The miracles continued when the bill came. A Mexican peso is like a nickel in the USA. Bills denominated in pesos make for amusing interludes when the check comes. Unlike the United States, when you’re done eating, and not before, you signal the waiter, who immediately comes over instead of playing hide-and-go-seek with you. You simply say, “La cuenta, por favor,” and show him/her a payment card. They immediately return with a handheld point of sale machine. You insert your card and take care of the whole transaction there and then at the table. I’m aware that Americans prefer to give the tattooed, meth-y, purple-haired waitress their credit card and watch her wander off and do various things with it in the back room, but the Mérida method seems superior, if less exciting.
Of course, since pesos are nickels, you’re still doing third-grade math in your head, wondering if you’re looking at a lunch tab or a property tax bill. Once you work it out, you realize two people just had cocktails, appetizers, full meals, and coffee, and the bill is around $25. In an airport, mind you. In Atlanta I paid twenty for a cup of coffee that tasted like polonium, a bottle of water, and a bun.
Tipping is actually somewhat uncommon in Mexico, so I had to search the recesses of my mind for, “propina?”, and the waiter smiled and showed me the screen he was looking at, that had 10, 15, and 20% buttons at the bottom.
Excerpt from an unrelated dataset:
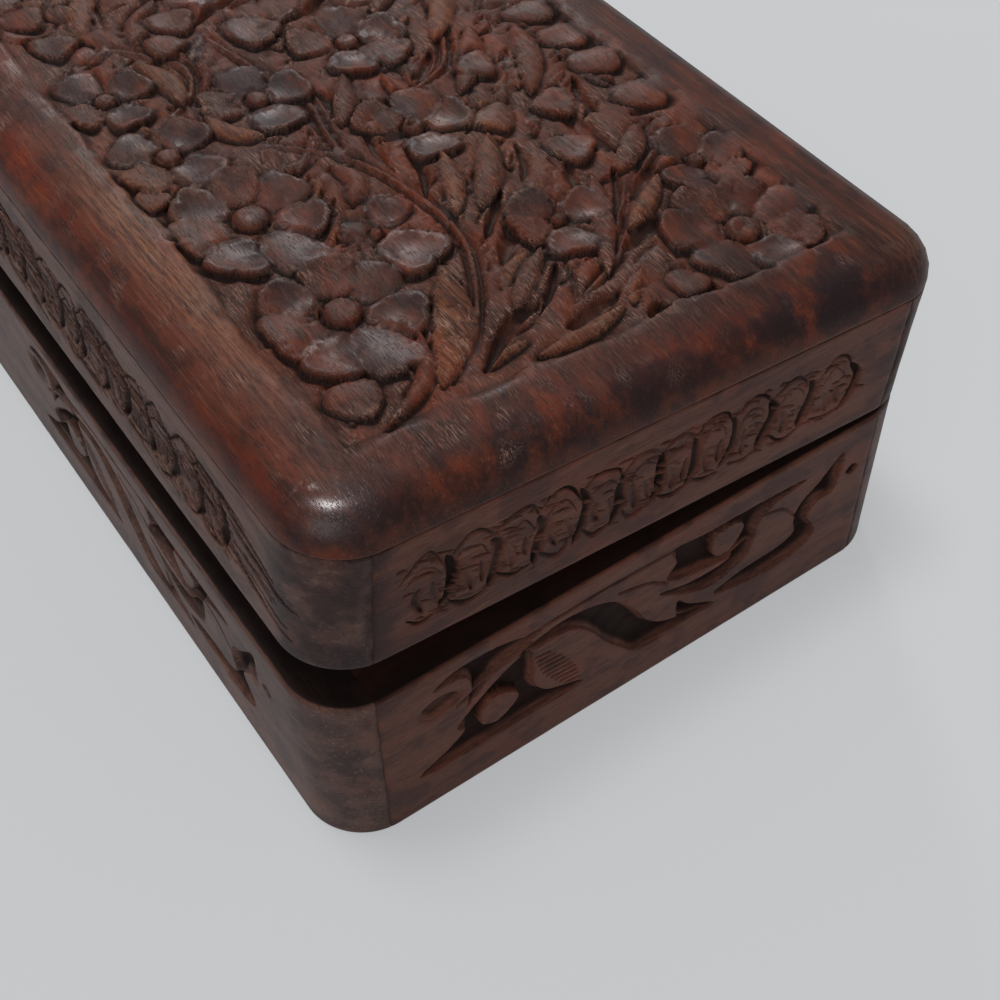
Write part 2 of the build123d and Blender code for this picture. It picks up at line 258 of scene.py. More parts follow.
class Relief:
    """Height grid of a carved face: 0 is the face and negative is cut away, in millimetres."""

    # Grid steps in the largest cell of a mesh
    BLOCK = 16
    # Spreads in millimetres of what counts as the near and the wide surroundings of a point
    NEAR = 0.55
    WIDE = 2.2
    # Painted shade in a wide hollow grows over this many times the drop and only so far, and wear stops short
    # too
    WIDE_DROP = 2.4
    WIDE_SHADE = 0.7
    MOST_WORN = 0.7
    # Finest tolerance of a mesh in millimetres, and the factor that coarsens it
    FINEST = 0.012
    COARSER = 1.25

    def __init__(self, low: Point, high: Point, step: float) -> None:
        """Lay out an even, uncut grid.

        Args:
            low: lowest corner of the face.
            high: highest corner of the face.
            step: grid spacing aimed at.
        """
        counts = [math.ceil((h - l) / (step * self.BLOCK)) * self.BLOCK for l, h in zip(low, high)]
        self.u = np.linspace(low[0], high[0], counts[0] + 1)
        self.v = np.linspace(low[1], high[1], counts[1] + 1)
        self.step = self.u[1] - self.u[0]
        self.height = np.zeros((counts[0] + 1, counts[1] + 1))
        self.shade = np.zeros_like(self.height)
        self.worn = np.zeros_like(self.height)
        self.tints = {name: np.zeros_like(self.height) for name in TINTS}

    def marks(self, keep: Field, spare: int) -> dict[str, Field]:
        """Marks at the chosen points, and none at the spare ones that follow them."""
        named = {"shade": self.shade, "worn": self.worn, **self.tints}
        return {name: np.append(values[keep], np.zeros(spare)) for name, values in named.items()}

    def grid(self) -> tuple[Field, Field]:
        """Both coordinates as grids."""
        return np.meshgrid(self.u, self.v, indexing="ij")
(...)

I pressed the 20 button, and the waiter lit up like a slot machine. I’ve never made anyone so happy for five bucks, except maybe a bouncer when I left a club once after five minutes and didn’t ask for my cover charge back.
[To be continued. Thanks for reading and commenting, recommending this site to others, buying my book, and contributing to our tip jar. It is greatly appreciated]
6 Responses
“propina?”, and the waiter smiled and … lit up like a slot machine
Works like that in South Texas, too. While we’re swamped with borderjumpers, the influx of “new” Mexicans into Texas does have a few benefits: excellent customer service, and the widespread availability of fresh, delicious corn tortillas.
Hi Mike- That silver lining might be ephemeral. I’m betting that most of the border jumpers these days are central Americans, and people from Africa and Asia. I think most of the Mexicans who wanted out are already out. Just anecdotal from people I talked to.
Now Sippican, (I don’t know how you would like to be addressed) that is a fine lunch, and Customs service and stuff but perhaps spice it up a little with an incredible lie about some narcoterrorists, preferable with green hair and a useless Gender Studies degree and $93,000 in student debt…..
Hi Roger- Sippican is fine. I’ll try to add some hobbits or something to future episodes to increase interest. Maybe a minotaur or something.
I recently started reading your blog after finding out about it from another blog called Maggie’s Farm. I enjoy your sense of humor and how well you write. I am also going to have to start paying more attention to your photographs because the one you took at the airport and the gentleman in the red shirt made me smile. That’s a great photograph.
Hello Robert- Thanks for reading and commenting and for your kind words about the site.
Maggie’s Farm is good folks, and a refreshing change from the usual website on the internet. Although they’re really not a change. They’ve stayed the same, while the internet got very, very weird.